Challenge: With the line containing "part finishes it." as the first line and the last line of the records as the final one, reproduce that range exactly.
** begin Data **
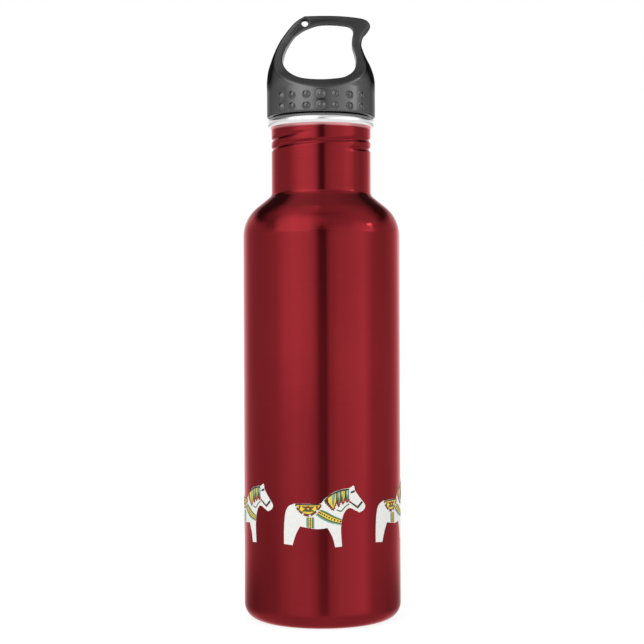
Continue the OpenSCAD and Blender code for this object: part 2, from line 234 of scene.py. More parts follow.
def make_world():
    """Two tall front panels with a gap for the camera, dimmer sides, a pale backdrop, a top
    light on the left, and dark flags above the back corners."""
    world = bpy.data.worlds.new("studio")
    scene.world = world
    world.use_nodes = True
    n = Nodes(world.node_tree)
    x, y, z = n.add("SeparateXYZ", {"Vector": n.add("TexCoord").outputs["Generated"]}).outputs
    azimuth = n.math("ARCTAN2", x, n.math("MULTIPLY", y, -1))
    side = n.math("DIVIDE", n.math("ADD", azimuth, pi), 2 * pi)
    elevation = n.math("MULTIPLY", n.math("ARCSINE", z), 180 / pi)
    light, below = None, None
    for level, stops in BANDS:
        band = n.ramp(side, [((a + 180) / 360, v / LIGHT_TOP) for a, v in stops])
        if light is None:
            light = band
        else:
            share = n.map(elevation, below, level)
            light = n.add("MixRGB", {"Fac": share, "Color1": light, "Color2": band})
        below = level
    studio = n.add("Background", {"Color": light, "Strength": LIGHT_TOP})
    plain = n.add("Background", {"Color": (1.0, 1.0, 1.0, 1), "Strength": 1.0})
    both = n.add("MixShader", {0: n.add("LightPath").outputs["Is Camera Ray"], 1: studio, 2: plain})
    n.surface(both, "OutputWorld")


def make_floor():
    """White floor under the bottle; it glows, so only a faint shadow shows on it."""
    mesh = bpy.data.meshes.new("floor")
    half = 3.0                            # in metres
    mesh.from_pydata([(-half, -half, 0), (half, -half, 0), (half, half, 0), (-half, half, 0)], [],
                     [(0, 1, 2, 3)])
    floor = bpy.data.objects.new("floor", mesh)
    scene.collection.objects.link(floor)
    material, n = new_material("floor")
    shader = n.add("BsdfPrincipled", {"Base Color": (0.22, 0.22, 0.22, 1), "Roughness": 0.9,
                                      "Specular IOR Level": 0.0, "Emission Color": (1, 1, 1, 1),
                                      "Emission Strength": 0.86})
    n.surface(shader)
    mesh.materials.append(material)
    floor.visible_glossy = False


# ---------------------------------------------------------------- materials
def new_material(name):
    """An empty material and its node tree."""
    material = bpy.data.materials.new(name)
    material.use_nodes = True
    return material, Nodes(material.node_tree)


def lacquer_material():
    """Glossy translucent red over brushed steel: fine rings of brushing under the lacquer,
    slight orange peel, faint clouding of the colour, and a painted highlight: a pale pink band under
    the lip."""
    material, n = new_material("lacquer")
    co = n.add("TexCoord").outputs["Object"]
    stretch = n.add("Mapping", {"Vector": co, "Scale": (60, 60, 9000)})
    brush = n.add("TexNoise", {"Vector": stretch, "Scale": 1.0, "Detail": 3.0, "Roughness": 0.65})
    cloud = n.add("TexNoise", {"Vector": co, "Scale": 28.0, "Detail": 2.0})
    tone = n.math("ADD", n.map(brush, 0.3, 0.7, -0.05, 0.05), n.map(cloud, 0.3, 0.7, 0.46, 0.54))
    colour = n.ramp(tone, [(0.38, (0.140, 0.0098, 0.0132)), (0.62, (0.180, 0.0132, 0.0176))])
    rough = n.map(brush, 0.25, 0.75, 0.055, 0.085)
    height = n.add("SeparateXYZ", {"Vector": co}).outputs["Z"]
    # painted highlight: the lacquer turns pale pink just under the lip, as if that band caught light
    pink_highlight = n.math("MULTIPLY", n.map(height, (LIP_LOW - 1.5) * MM, (LIP_LOW - 0.5) * MM),
                  n.map(cloud, 0.2, 0.5, 0.75, 1.0))
    colour = n.add("MixRGB", {"Fac": pink_highlight, "Color1": colour, "Color2": (0.56, 0.26, 0.27, 1)})
    peel = n.add("TexNoise", {"Vector": co, "Scale": 900.0, "Detail": 2.0})
    bump = n.add("Bump", {"Height": brush, "Strength": 0.02, "Distance": 0.00005})
    bump2 = n.add("Bump", {"Height": peel, "Strength": 0.03, "Distance": 0.00004,
                           "Normal": bump.outputs["Normal"]})
    shader = n.add("BsdfPrincipled", {
        "Base Color": colour, "Metallic": 1.0, "Roughness": rough,
        "Specular Tint": (1.0, 0.605, 0.615, 1.0), "Normal": bump2.outputs["Normal"]})
    n.surface(shader)
    return material


def steel_material(name, rough_low, rough_high, rings, colour):
    """Bare brushed steel; rings sets how fine the brushing is."""
    material, n = new_material(name)
    co = n.add("TexCoord").outputs["Object"]
    stretch = n.add("Mapping", {"Vector": co, "Scale": (40, 40, rings)})
    brush = n.add("TexNoise", {"Vector": stretch, "Scale": 1.0, "Detail": 4.0, "Roughness": 0.7})
    tone = n.ramp(brush, [(0.3, (colour * 0.9,) * 3), (0.7, (colour * 1.08,) * 3)])
    rough = n.map(brush, 0.25, 0.75, rough_low, rough_high)
    bump = n.add("Bump", {"Height": brush, "Strength": 0.08, "Distance": 0.00006})
    shader = n.add("BsdfPrincipled", {"Base Color": tone, "Metallic": 1.0, "Roughness": rough,
                                      "Normal": bump.outputs["Normal"]})
    n.surface(shader)
    return material


def plastic_material(name, dark, light, rough_low, rough_high, ior=1.5, specular=0.5):
    """Moulded plastic: fine spark-eroded grain, faint flow marks and slightly uneven gloss."""
    material, n = new_material(name)
    co = n.add("TexCoord").outputs["Object"]
    flow = n.add("TexNoise", {"Vector": n.add("Mapping", {"Vector": co, "Scale": (60, 60, 25)}),
                              "Scale": 1.0, "Detail": 3.0})
    fine = n.add("TexNoise", {"Vector": co, "Scale": 2600.0, "Detail": 2.0})
    colour = n.ramp(flow, [(0.35, dark), (0.65, light)])
    rough = n.math("ADD", n.map(flow, 0.3, 0.7, rough_low, rough_high),
                   n.map(fine, 0.3, 0.7, -0.02, 0.02))
    bump = n.add("Bump", {"Height": fine, "Strength": 0.12, "Distance": 0.00003})
    shader = n.add("BsdfPrincipled", {"Base Color": colour, "Roughness": rough, "IOR": ior,
                                      "Specular IOR Level": specular,
                                      "Normal": bump.outputs["Normal"]})
    n.surface(shader)
    return material


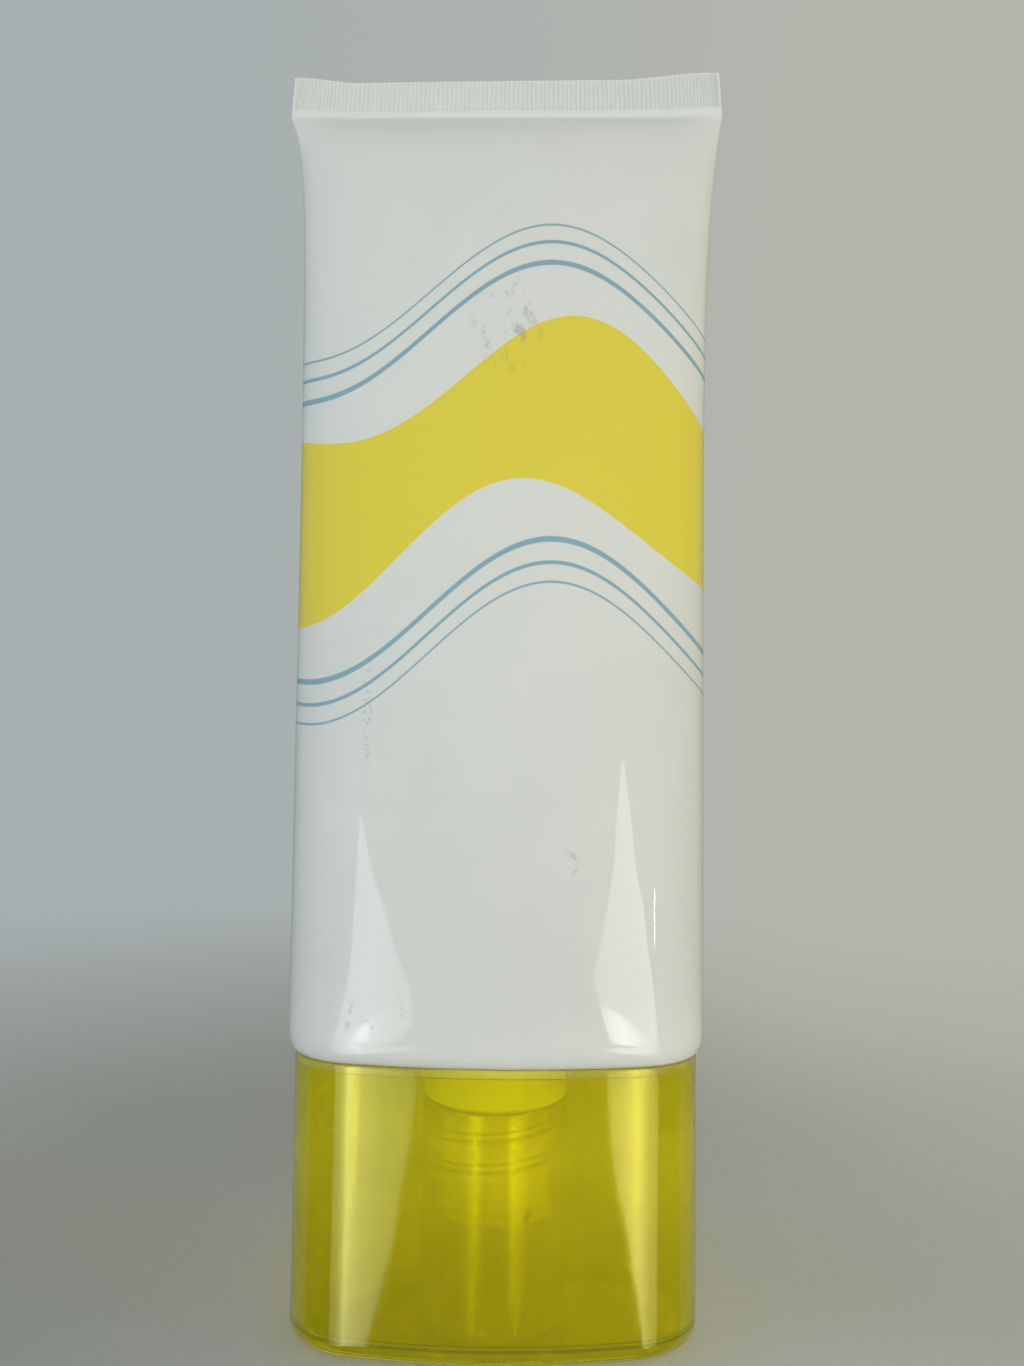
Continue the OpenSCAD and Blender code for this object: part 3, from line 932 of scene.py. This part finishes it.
def cream_rings(head, sleeve):
    """The cream: a plug in the channel, a funnel, the body a little inside the sleeve, and a domed top."""
    angle = rays(CREAM_STEPS)
    gap = 0.3 * MM
    half_width, half_depth = sleeve.width / 2, sleeve.depth / 2
    oval = Oval(half_width, half_depth, END_SHARE * half_depth)
    plug = head.neck_bore / 2 - gap
    plug_z = head.land_z + head.land_thickness + gap
    plate_z = head.shoulder_z + head.shoulder_thickness + gap
    rise = sleeve.body_height - sleeve.hem_height
    low = oval.inset(sleeve.wall + head.skirt_thickness + 2 * gap)
    rows = [(plug * s, plug_z + MM * c) for s, c in quarter_round(5)[1:]]
    rows += [(plug, plate_z - MM), (plug + 0.5 * MM, plate_z)]
    rows += [(plug + (low.reach(angle) - plug) * part, plate_z) for part in (0.5, 0.95)]
    rows += [(low.reach(angle), plate_z + 0.8 * MM), (low.reach(angle), head.skirt_top)]
    start = (head.skirt_top + 2 * MM - sleeve.bottom_z - sleeve.hem_height) / rise
    shares = np.linspace(start, 0.86, 26)
    inset = sleeve.wall + gap
    for t in shares:
        wide = half_width + (sleeve.seal_width / 2 - half_width) * flare(t, 0) - inset
        thin = sleeve.seal_thickness / 2
        deep = thin + (half_depth - thin) * (1 - t ** THIN_POWER) ** THIN_ROUND - inset
        lens = LENS_MOST * math.sin(math.pi * t)
        flat = Oval(wide, deep, END_SHARE * deep).reach(angle)
        round_reach = 1 / np.sqrt((np.cos(angle) / wide) ** 2 + (np.sin(angle) / deep) ** 2)
        z = sleeve.bottom_z + sleeve.hem_height + rise * t
        rows.append(((1 - lens) * flat + lens * round_reach, z))
    last, last_z = rows[-1]
    dome = 1.5 * MM
    rows += [(last * (1 - c), last_z + dome * s) for s, c in quarter_round(6)[1:-1]]
    rings = polar_rings(angle, rows)
    return rings, (0, 0, plug_z), (0, 0, last_z + dome)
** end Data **
Exercise output:
Continue the OpenSCAD and Blender code for this object: part 3, from line 932 of scene.py. This part finishes it.
def cream_rings(head, sleeve):
    """The cream: a plug in the channel, a funnel, the body a little inside the sleeve, and a domed top."""
    angle = rays(CREAM_STEPS)
    gap = 0.3 * MM
    half_width, half_depth = sleeve.width / 2, sleeve.depth / 2
    oval = Oval(half_width, half_depth, END_SHARE * half_depth)
    plug = head.neck_bore / 2 - gap
    plug_z = head.land_z + head.land_thickness + gap
    plate_z = head.shoulder_z + head.shoulder_thickness + gap
    rise = sleeve.body_height - sleeve.hem_height
    low = oval.inset(sleeve.wall + head.skirt_thickness + 2 * gap)
    rows = [(plug * s, plug_z + MM * c) for s, c in quarter_round(5)[1:]]
    rows += [(plug, plate_z - MM), (plug + 0.5 * MM, plate_z)]
    rows += [(plug + (low.reach(angle) - plug) * part, plate_z) for part in (0.5, 0.95)]
    rows += [(low.reach(angle), plate_z + 0.8 * MM), (low.reach(angle), head.skirt_top)]
    start = (head.skirt_top + 2 * MM - sleeve.bottom_z - sleeve.hem_height) / rise
    shares = np.linspace(start, 0.86, 26)
    inset = sleeve.wall + gap
    for t in shares:
        wide = half_width + (sleeve.seal_width / 2 - half_width) * flare(t, 0) - inset
        thin = sleeve.seal_thickness / 2
        deep = thin + (half_depth - thin) * (1 - t ** THIN_POWER) ** THIN_ROUND - inset
        lens = LENS_MOST * math.sin(math.pi * t)
        flat = Oval(wide, deep, END_SHARE * deep).reach(angle)
        round_reach = 1 / np.sqrt((np.cos(angle) / wide) ** 2 + (np.sin(angle) / deep) ** 2)
        z = sleeve.bottom_z + sleeve.hem_height + rise * t
        rows.append(((1 - lens) * flat + lens * round_reach, z))
    last, last_z = rows[-1]
    dome = 1.5 * MM
    rows += [(last * (1 - c), last_z + dome * s) for s, c in quarter_round(6)[1:-1]]
    rings = polar_rings(angle, rows)
    return rings, (0, 0, plug_z), (0, 0, last_z + dome)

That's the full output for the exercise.